L'idealizzazione, semmai, risiede nella rielaborazione del ricordo in toto, non riferita al solo periodo fascista, il quale, per forza, diviene visione onirica estetizzante del passato.
La descrizione della società passata parte dal nucleo familiare per allargarsi al paese intero. La famiglia di Titta viene ritratta, in primis, nella divertente scena del pranzo, con i battibecchi che divengono ritratto amorevole di un manipolo di personaggi i cui caratteri divengono iperbolici, sino a toccare la caricatura, ma senza mai scadere nello stucchevole. Su tutti, è il nevrotico capo famiglia a rubare la scena, perennemente in conflitto con chiunque capiti a tiro.
Menzione a parte merita la splendida sequenza dello zio Teo, interpretato da uno squisito Ciccio Ingrassia, durante il periodo in cui ruppe il sodalizio con Franchi. Un personaggio pietoso, ma che Fellini tratteggia con amore, rendendolo simpatico più che patetico, nella sua voglia di normalità che purtroppo non troverà mai realizzazione.

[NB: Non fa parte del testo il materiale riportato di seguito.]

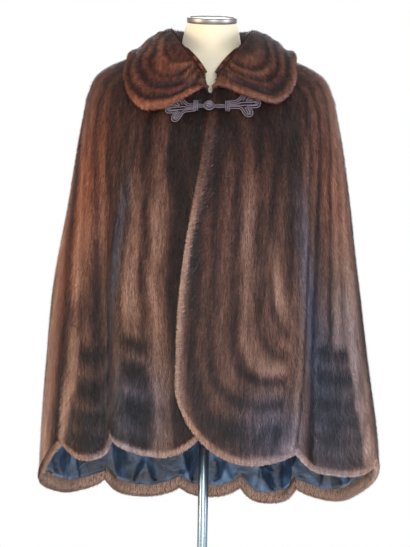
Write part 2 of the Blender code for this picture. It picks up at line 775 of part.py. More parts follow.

Coadiuvato da Tonino Guerra in sede di scrittura, Fellini intesse l'abituale racconto episodico e torna ad usare un punto di vista esterno agli eventi, prendendo per mano lo spettatore per portarlo all'interno della sua mente. Sovente buca la quarta parete, lasciando che i personaggi interagiscano con l'astante, come il personaggio dell'Avvocato, vera e propria "guida turistica della mente".
Nella rielaborazione, anche gli eventi storici perdono i tratti del reali per farsi astratti, vere e proprie visioni che filtrano il reale per il tramite della sensibilità individuale del narratore. Al di là del lavoro fatto con i riti del fascismo, è la scena del transatlantico Rex a divenire, alla fin fine, sequenza madre. Fellini comincia a narrarla facendo ricorso a location reali, ma man mano che le barche dei paesani si addentrano in alto mare, il paesaggio cambia, si fa più rarefatto, ricostruito in studio in modo visibilmente "fasullo", con le onde del mare ricreate con teli di plasitca. L'astrazione è rielaborazione artistica; laddove il cinema è sogno, quello di Fellini è (per quanto suoni ridondante) sogno del sogno che rielabora il ricordo, luogo perfetto in cui memoria e fantasia si confondo fino a divenire un tutt'uno.


Chiodo fisso per Fellini, Titta e tutto il gruppo di amici è la sessualità, descritta come esuberante, mai conturbante. Il sesso è gioia e le figure femminili hanno qui una sensualità inusuale, mai davvero sexy, eppure attraente; la loro femminilità è esagerata, sia sul piano fisico che come ruolo che giocano nelle fantasie dei ragazzi (ad esclusione di Aldina, il cui amore è romantico). Quella che comunicano è l'idea dell'amore e della sensualità, un'iperbole perfetta rappresentazione delle turbe adolescenziali rielaborate in chiave fantastica.


Così come le donne, tutti i personaggi del paese sono coloriti, dai lineamenti e dai gesti esagerati, quasi cartooneschi, come il Biascein o il preside, i cui tratti facciali sembrano quasi esplodere tanto sono marcati. Se il mondo di "Amarcord" è crocevia tra sogno e memoria, i suoi personaggi sono non tanto delle caricature o degli stereotipi, come pure si potrebbe obiettare, bensì degli archetipi, figure-tipo di un'umanità verace e irresisitibile, che trascende il tipico ruolo drammaturgico per farsi icona, maschera immediatamente riconoscibile.
Allo stesso modo, le loro storie sono favole visionarie, voci e gossip amplificate sino a divenire racconto fantastico, come l'episodio delle concubine o dell'incontro tra Gradisca e il principe.


La realtà della vita arriva solo nell'ultimo atto, con la morte della madre di Titta e il matrimonio di Gradisca, riti di passaggio verso un'età adulta che porta ad un superamento dello status quo, dei "luoghi comuni" del paese, che si spengono rimanendo solo ricordo e fantasia, ossia pura sostanza onirica.



In definitiva, la grandezza di Fellini è sita non tanto e non solo nel modo in cui porta in scena questa sarabanda di storie e personaggi, quanto nel tocco, che non diventa mai pedante o compiaciuto. "Amarcord" influenzerà praticamente ogni regista italiano a venire, ma mai nessuno riuscirà a riprodurre il perfetto equilibrio della formula originaria. Basti vedere, su tutti, i molti exploit consimili di Tornatore.